**Exercise requirements**. Gather, from the listing beneath this task, every line holding the string "that".

**Recorded data**.

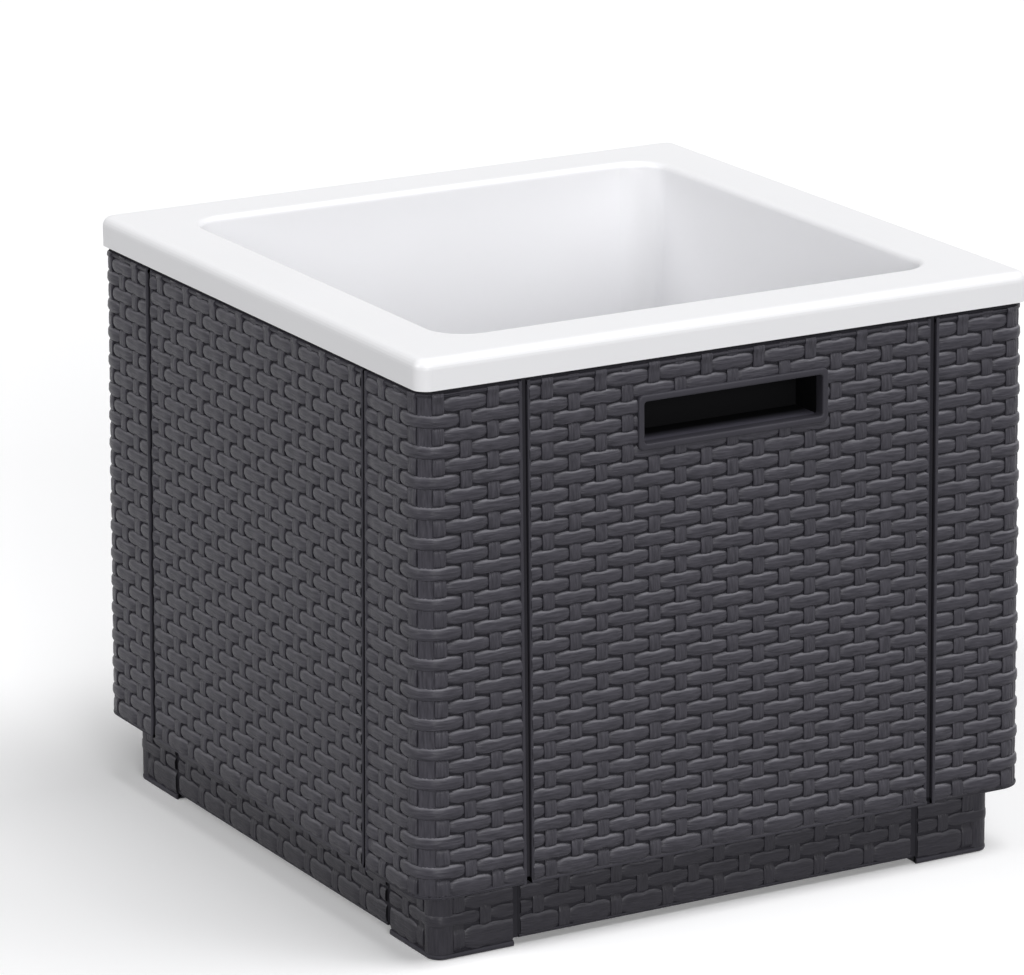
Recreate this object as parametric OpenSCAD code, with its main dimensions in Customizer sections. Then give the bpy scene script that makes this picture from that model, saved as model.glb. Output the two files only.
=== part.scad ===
// Cooler stool: a square outdoor stool with moulded woven walls round an insulated lift-out tub.
// The front wall faces -Y, the origin is on the floor under the middle, and all sizes are in mm.

/* [Body] */
// Width across two opposite walls, at the top of the weave
body_w = 414; // [406:1:430]
// Height from the floor to the top of the rim
body_h = 365; // [358:1:380]
// How far each wall leans out between its top and its bottom
wall_flare = 3.3; // [0:0.1:5]
// Corner radius of the walls at the top
corner_r = 15; // [13:0.5:20]
// Depth of the woven layer of a wall, in front of its sheet
skin_t = 3.6; // [3.2:0.1:4.5]
// Thickness of the plain sheet behind the weave
sheet_t = 2.8; // [2:0.1:3.4]

/* [Weave] */
// Height of one course of the weave
course_pitch = 8.94; // [8:0.01:12]
// Distance between two stakes, which the courses pass over and under in turn
stake_pitch = 17.7; // [16:0.1:20]
// Width of a stake
stake_w = 7.6; // [5:0.1:9]
// Depth of the valley between two courses, behind the crown of a stake
weave_d = 2; // [1:0.1:2.2]
// How far the plain hems lie behind the crowns of the courses
hem_set = 0.4; // [0:0.1:1]
// Height of the plain hem under the lowest course
hem_h = 2.73; // [1.5:0.01:5]

/* [Seams] */
// Width of a wall panel between the middles of its two seams
panel_w = 277.4; // [255:0.2:290]
// Width of the open groove at a seam
seam_gap = 3.6; // [2:0.1:5]
// Width of the plain border along a seam
seam_bead = 2.2; // [1.5:0.1:4]
// How far a panel's tongue reaches into a corner post
tongue_l = 9.5; // [6:0.5:12]
// Thickness of the corner post's lip behind the tongue
slot_back_t = 2.6; // [2:0.1:3]
// Clearance round every tongue, lap and slot
fit = 0.2; // [0.1:0.05:0.3]

/* [Plinth] */
// Height of the recessed plinth
plinth_h = 43.5; // [38:0.5:46]
// How far the plinth lies behind the foot of the walls
plinth_inset = 15.8; // [14:0.1:20]
// Corner radius of the plinth
plinth_corner_r = 9; // [8:0.5:12]
// Thickness of the plinth's wall
plinth_t = 4; // [3.6:0.1:5]
// Gap under the skirt between the corner feet
skirt_gap = 4.8; // [3:0.1:8]
// Thickness of the ledge between wall and plinth
ledge_t = 3; // [2.5:0.1:4]
// Number of courses on the plinth
plinth_courses = 3; // [2:1:3]

/* [Base] */
// Height of the floor pan's underside
pan_z = 18; // [14:0.5:20]
// Thickness of the floor pan
pan_t = 4; // [3:0.1:5]
// Depth of the ribs under the floor pan
pan_rib_h = 8; // [4:0.5:9]
// Distance between two ribs of the floor pan
pan_rib_pitch = 62; // [55:1:80]
// Diameter of a base screw's shank
screw_d = 4; // [3:0.1:5]
// Length of a base screw below its head
screw_l = 20; // [14:0.5:24]
// Diameter of a base screw's head
screw_head_d = 8; // [7:0.1:9]
// Distance of a base screw from the sides of its foot
screw_inset = 12; // [10:0.5:16]
// Diameter of a screw boss in a corner post
boss_d = 11; // [9:0.5:14]

/* [Tub] */
// Height of the skirt that hangs round the rim
rim_h = 18.4; // [15:0.1:22]
// Shadow gap between the rim's skirt and the weave
rim_gap = 1.8; // [1:0.1:3]
// Thickness of the rim's top
rim_t = 3.2; // [2.5:0.1:4]
// Thickness of the rim's skirt
rim_skirt_t = 3; // [2:0.1:3.2]
// Radius of the rim's outer edge
rim_edge_r = 6; // [3:0.5:8]
// Corner radius of the rim and of its skirt
rim_corner_r = 9; // [8.5:0.5:14]
// Width of the rim's band, from the opening to the outer edge
rim_band = 42; // [40:0.5:46]
// How far each wall of the tub leans in between the rim and the floor
tub_draft = 10; // [6:0.5:12]
// Corner radius of the opening
tub_corner_r = 22; // [20:0.5:28]
// Thickness of the tub's walls and floor
tub_t = 3; // [2.4:0.1:3.6]
// Radius of the tub's inner edge at the rim
mouth_r = 4; // [2:0.5:6]
// Radius between the tub's floor and its walls
floor_r = 5; // [4:0.5:8]
// Thickness of a rib under the rim
rim_rib_t = 2.5; // [2:0.1:4]
// Distance between the two ribs under each side of the rim
rim_rib_pitch = 110; // [80:1:130]

/* [Hand grips] */
// Width of a grip's opening
grip_w = 121; // [100:1:140]
// Height of a grip's opening
grip_h = 25; // [22:0.5:28]
// Corner radius of a grip's opening
grip_r = 2; // [1:0.5:6]
// Width of the raised frame round a grip
grip_frame = 4; // [3:0.1:5]
// Corner radius of the frame round a grip
grip_frame_r = 3.5; // [2:0.5:8]
// How far the frame stands out from the weave
grip_proud = 1; // [0.5:0.1:2]
// Distance of a grip's middle below the top of the rim
grip_drop = 56; // [54:0.5:70]
// Depth of the finger pocket behind the weave
pocket_d = 29; // [20:0.5:30]
// How far the pocket rises behind the upper edge, for the fingertips
pocket_rise = 11; // [6:0.5:12]
// Wall of the grip cup
cup_t = 2; // [1.5:0.1:2.5]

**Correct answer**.
Recreate this object as parametric OpenSCAD code, with its main dimensions in Customizer sections. Then give the bpy scene script that makes this picture from that model, saved as model.glb. Output the two files only.
// Height of the skirt that hangs round the rim